13 Tips For Diabetes Food Shopping
You came, you saw, you shopped. But then you got home from the supermarket and started unloading fatty snack items and deli meats. What went wrong? You fell back into the habit of shopping like an average American rather than a person with a dietary purpose. In an enticing palace of eating designed to lead you astray, here’s how to stay on track:
Make a list. The meal plan you develop with your dietitian will help you figure out I which foods you should be buying. Before you shop, write down what you need to reduce the chances of buying what you don’t.
Limit your trips. Make your shopping list long so you have to make only one or two trips to the store per week. Besides being more efficient, doing this provides less opportunity to make impulse purchases.
Avoid shopping on an empty stomach. When you’re hungry, you’re more likely to grab high-fat snacks and desserts.
Follow the walls. Limit browsing to the perimeter of the store, where you’ll find the freshest, most healthful foods: raw produce, low-fat dairy products, fresh lean meats and fish. Venture into the interior aisles only when you’re after specific foods, such as pasta and dried beans, to avoid picking up extra items not included in your diet plan.
Pay attention to portions. Those cookies look great—and hey, eating them only costs you 12 grams of carbohydrate. But check the serving size: one cookie. Eating “them” —say, three cookies—bring your total carb count up to 36 grams, more than the flesh of a baked potato.
Ignore the pictures. Golden sunshine glows on heaps of freshly harvested grains-an image of good health that signifies nothing. Look at the side of the box instead for the facts, and choose foods that are high in fiber and low in fat and calories. This also means you should…
Read the back of the package, not the front. Some manufacturers add poly dextrose, malt dextrin, and insulin to their foods so they can boast they’re high in fiber. But there’s no proof that these purified powders or “faux fibers” stabilize blood sugar or lower cholesterol the way real fiber does. In general, ignore the front of the package and focus on the ingredients. They should be few and recognizable.
Grade your grains. Want high-fiber bread? Look for the words “whole grain,” “100 percent whole wheat, or “stone-ground” on the label. Breads labeled simply wheat”—even if they are brown in color may not contain whole grains. True whole grain bread contains at least two grams of fiber per serving—but you’re much better off selecting breads that contain four or five grams per serving.

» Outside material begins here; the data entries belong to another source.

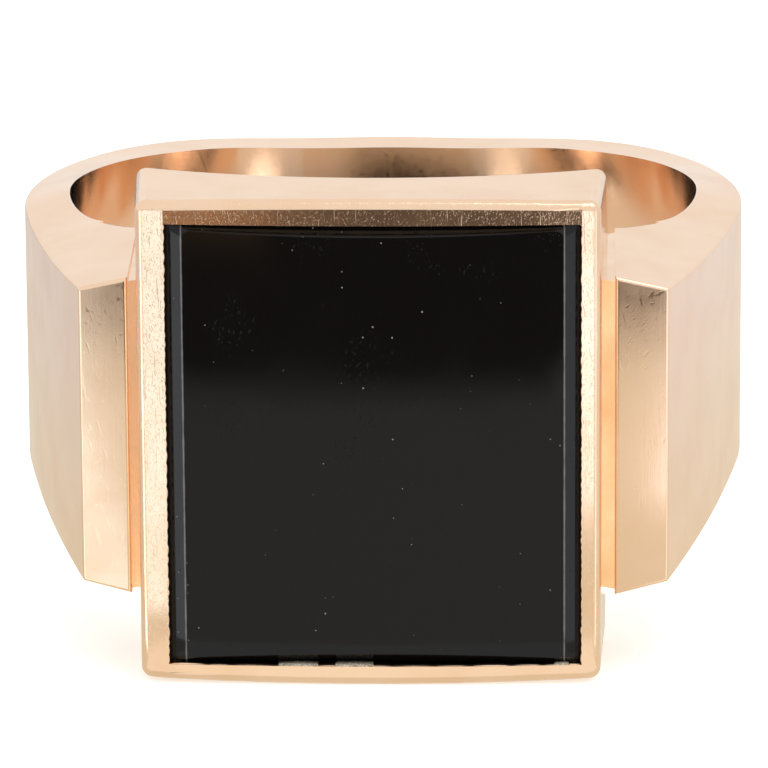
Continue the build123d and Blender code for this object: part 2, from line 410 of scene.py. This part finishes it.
def hand_worn_rose_gold():
    """18 ct rose gold of the box head: end walls drawn crosswise over emery, and a buffed rim covered
    in the short fine scratches of years of wear, which sparkle against dark reflections."""
    finish = bpy.context.scene.signet_gold
    made, tree = new_material("hand_worn_rose_gold")
    place = place_in_mm(tree)
    pitch = finish.emery_pitch / MM
    on_rim = facing(tree, 1, 0.55, 0.8)
    lines = streaks(tree, place, pitch, pitch * 26, (0, 0, 0))
    grain = cloud(tree, place, finish.grain_size / MM, 2.0)
    patches = cloud(tree, place, 2.0)
    wear = scratches(tree, place, finish.scratch_pitch / MM, (1, 2, 3, 4, 5))
    colour = blend_colours(tree, spread(tree, patches, 0.4, 0.68), finish.colour, finish.worn_colour)
    rough_wall = spread(tree, patches, 0.3, 0.7, finish.satin_roughness - 0.05, finish.satin_roughness + 0.05)
    rough_rim = spread(tree, patches, 0.3, 0.7, finish.polish_roughness, finish.polish_roughness + 0.08)
    rough = add(
        tree, "ShaderNodeMix", {"data_type": "FLOAT"}, {0: on_rim, 2: rough_wall, 3: rough_rim}
    ).outputs[0]
    satin = calc(tree, "ADD", lines, calc(tree, "MULTIPLY", grain, 0.6))
    buffed = calc(tree, "ADD", calc(tree, "MULTIPLY", wear, -1.0), calc(tree, "MULTIPLY", grain, 0.9))
    relief = add(
        tree, "ShaderNodeMix", {"data_type": "FLOAT"}, {0: on_rim, 2: satin, 3: buffed}
    ).outputs[0]
    bump = add(tree, "ShaderNodeBump", {"Strength": 0.5, "Distance": 0.003 * MM}, {"Height": relief})
    gold_shader(tree, colour, rough, bump.outputs[0])
    return made


def buffed_rose_gold():
    """18 ct rose gold buffed with rouge on the narrow steps and the inside of the head: mirror-like, with
    upright hairlines and a slight orange-peel waviness."""
    finish = bpy.context.scene.signet_gold
    made, tree = new_material("buffed_rose_gold")
    place = place_in_mm(tree)
    pitch = finish.emery_pitch / MM
    hairlines = streaks(tree, place, pitch, pitch * 40, (0, math.pi / 2, 0))
    waves = cloud(tree, place, 0.9, 1.0)
    colour = blend_colours(tree, spread(tree, waves, 0.4, 0.7), finish.colour, finish.worn_colour)
    rough = spread(tree, waves, 0.3, 0.7, finish.polish_roughness, finish.polish_roughness + 0.07)
    relief = calc(tree, "ADD", calc(tree, "MULTIPLY", hairlines, 0.5), calc(tree, "MULTIPLY", waves, 2.0))
    bump = add(tree, "ShaderNodeBump", {"Strength": 0.4, "Distance": 0.003 * MM}, {"Height": relief})
    gold_shader(tree, colour, rough, bump.outputs[0])
    return made


def burnished_rose_gold():
    """18 ct rose gold pressed over the stone's edge with a steel burnisher: bright, and rippled by the
    separate strokes."""
    finish = bpy.context.scene.signet_gold
    made, tree = new_material("burnished_rose_gold")
    place = place_in_mm(tree)
    ripples = cloud(tree, place, 0.12, 2.0)
    colour = blend_colours(tree, ripples, finish.colour, finish.worn_colour)
    rough = spread(tree, ripples, 0.3, 0.7, finish.polish_roughness, finish.satin_roughness)
    bump = add(tree, "ShaderNodeBump", {"Strength": 0.6, "Distance": 0.01 * MM}, {"Height": ripples})
    gold_shader(tree, colour, rough, bump.outputs[0])
    return made


def polished_black_onyx():
    """Dyed black chalcedony, lapped and polished: deep black with a glassy skin, a few hairline scratches
    from wear, scattered specks of dust that read as pale pinpoints, and a painted highlight along the ridges
    between the table and the side bevels."""
    finish = bpy.context.scene.signet_onyx
    made, tree = new_material("polished_black_onyx")
    place = place_in_mm(tree)
    pitch = finish.dust_pitch / MM
    cells = add(
        tree, "ShaderNodeTexVoronoi", {"feature": "F1", "Scale": 1 / pitch, "Randomness": 1.0},
        {"Vector": place},
    )
    chance = add(tree, "ShaderNodeSeparateXYZ", {}, {0: cells.outputs["Color"]})
    reach = spread(tree, chance.outputs[0], 0.6, 1.0, 0.0, 0.1)
    near = calc(tree, "LESS_THAN", cells.outputs["Distance"], reach)
    dust = calc(tree, "MULTIPLY", near, spread(tree, chance.outputs[1], 0.0, 1.0, 0.15, 1.0))
    worn = scratches(tree, place, 0.22, (2, 5))
    rare = spread(tree, cloud(tree, place, 2.0), 0.55, 0.65)
    worn = calc(tree, "MULTIPLY", worn, rare)
    across = calc(tree, "ABSOLUTE", add(tree, "ShaderNodeSeparateXYZ", {}, {0: place}).outputs[0], 0.0)
    wander = calc(tree, "MULTIPLY", calc(tree, "SUBTRACT", cloud(tree, place, 0.5), 0.5), 0.04)
    # painted highlight: a pale line along the ridge between the table and each side bevel
    off_ridge = calc(tree, "ABSOLUTE", calc(tree, "SUBTRACT", across, ridge_x() / MM + 0.01), 0.0)
    off_ridge = calc(tree, "ADD", off_ridge, wander)
    painted_ridge_highlight = spread(tree, off_ridge, 0.01, 0.035, 0.28, 0.0)
    packed = spread(tree, calc(tree, "ADD", across, wander), window_x / MM - 0.17, window_x / MM - 0.13)
    # the dust specks and the painted ridge highlight share one pale colour
    pale = calc(tree, "MAXIMUM", calc(tree, "MULTIPLY", dust, 0.5), painted_ridge_highlight)
    pale = calc(tree, "MULTIPLY", pale, calc(tree, "SUBTRACT", 1.0, packed))
    colour = blend_colours(tree, pale, finish.colour, finish.dust_and_highlight_colour)
    smudge = cloud(tree, place, 1.6)
    rough = spread(tree, smudge, 0.3, 0.7, finish.roughness, finish.roughness + 0.06)
    marked = calc(tree, "ADD", calc(tree, "ADD", worn, dust), packed)
    rough = calc(tree, "ADD", rough, calc(tree, "MULTIPLY", marked, 0.3))
    bump = add(tree, "ShaderNodeBump", {"Strength": 0.3, "Distance": 0.003 * MM}, {"Height": worn})
    shader = add(
        tree, "ShaderNodeBsdfPrincipled",
        {"IOR": finish.ior, "Specular Tint": opaque((0.82, 0.88, 1.0))},
        {"Base Color": colour, "Roughness": rough, "Normal": bump.outputs[0]},
    )
    add(tree, "ShaderNodeOutputMaterial", {}, {"Surface": shader.outputs[0]})
    return made


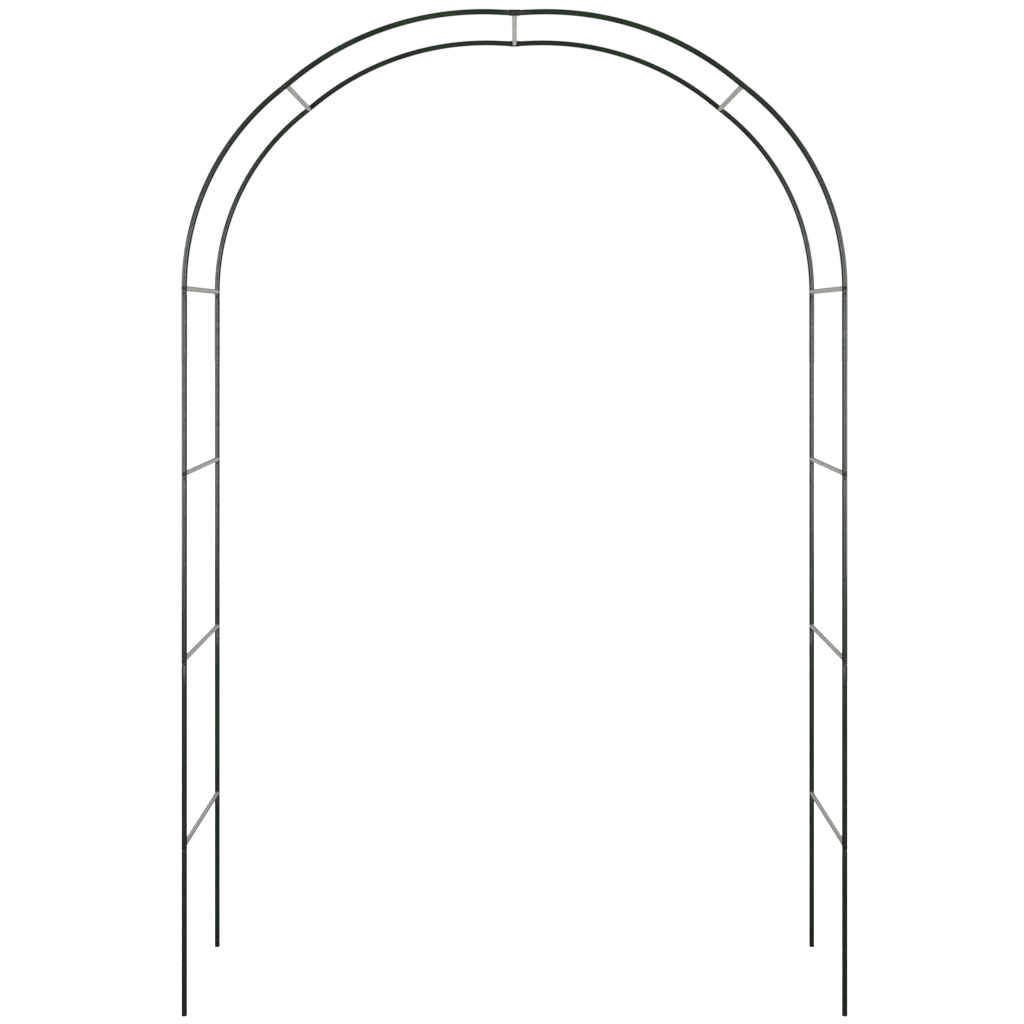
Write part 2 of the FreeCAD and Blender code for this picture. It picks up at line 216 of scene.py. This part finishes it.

Choose prepared foods with short ingredient lists. The shorter and more natural-sounding the ingredients are, the healthier the food usually is. Of course, if the top ingredients are sugar and butter, put the item back on the shelf. And watch the sodium content: Even otherwise healthy processed foods can contain a day’s worth of sodium. Avoid products that have more than 500 milligrams of sodium per serving.
Leave the ice cream coupons behind. No matter how much you’re saving, it’s not a deal if it isn’t healthful.
Watch the language. Beware of foods labeled “no sugar added—the wording is carefully chosen because the product may be loaded with natural sugar. You’ll find the real story on the label, under “Sugars.
Add some spice to your life. Instead of creamy condiments, load up on such spices as basil, chives, cinnamon, cumin, curry, garlic, ginger, horseradish, nutmeg, oregano paprika, parsley, and Tabasco sauce. They’re so low in carbohydrates, fat, protein, and calories that they’re considered “free” items in meal planning.
Keep your eye on the cashier. You’re waiting in line, nothing to do—-a captive audience. It’s no accident that supermarkets pile their impulse items next to the registers. Keep a couple of items from your basket in your hands: It’ll stop you from reaching for the candy bars.